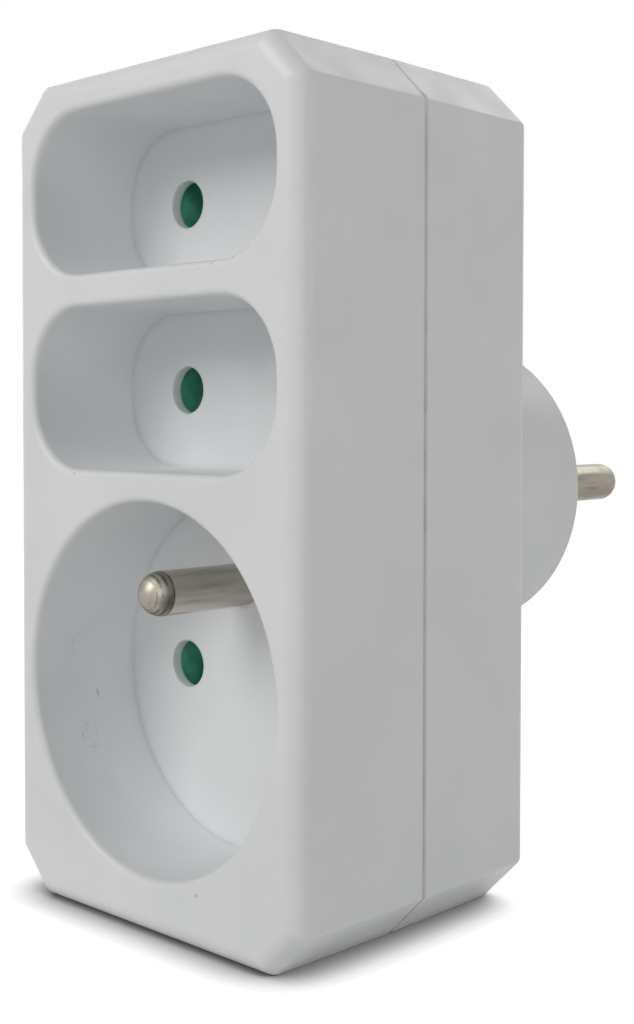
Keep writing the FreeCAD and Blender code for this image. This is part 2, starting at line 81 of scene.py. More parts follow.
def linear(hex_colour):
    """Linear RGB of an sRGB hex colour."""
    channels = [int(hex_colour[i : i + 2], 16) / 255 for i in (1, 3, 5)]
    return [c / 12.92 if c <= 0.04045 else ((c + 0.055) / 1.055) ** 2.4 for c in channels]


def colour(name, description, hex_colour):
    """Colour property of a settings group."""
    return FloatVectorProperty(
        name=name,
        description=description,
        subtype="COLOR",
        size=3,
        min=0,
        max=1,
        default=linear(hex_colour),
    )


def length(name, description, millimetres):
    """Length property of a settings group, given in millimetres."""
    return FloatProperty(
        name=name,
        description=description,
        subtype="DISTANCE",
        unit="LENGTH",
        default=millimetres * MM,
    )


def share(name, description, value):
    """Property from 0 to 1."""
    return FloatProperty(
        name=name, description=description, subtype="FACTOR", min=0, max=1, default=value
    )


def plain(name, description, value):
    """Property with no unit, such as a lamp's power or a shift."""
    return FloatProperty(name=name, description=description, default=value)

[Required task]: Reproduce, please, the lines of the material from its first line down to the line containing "return [c /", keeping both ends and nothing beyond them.

[Answer to the problem]:
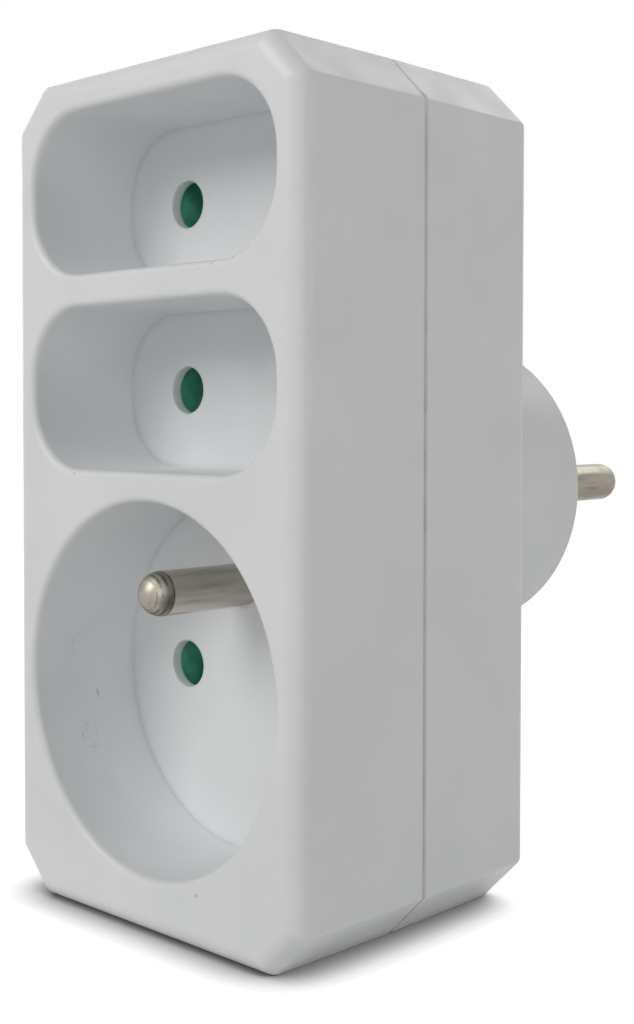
Keep writing the FreeCAD and Blender code for this image. This is part 2, starting at line 81 of scene.py. More parts follow.
def linear(hex_colour):
    """Linear RGB of an sRGB hex colour."""
    channels = [int(hex_colour[i : i + 2], 16) / 255 for i in (1, 3, 5)]
    return [c / 12.92 if c <= 0.04045 else ((c + 0.055) / 1.055) ** 2.4 for c in channels]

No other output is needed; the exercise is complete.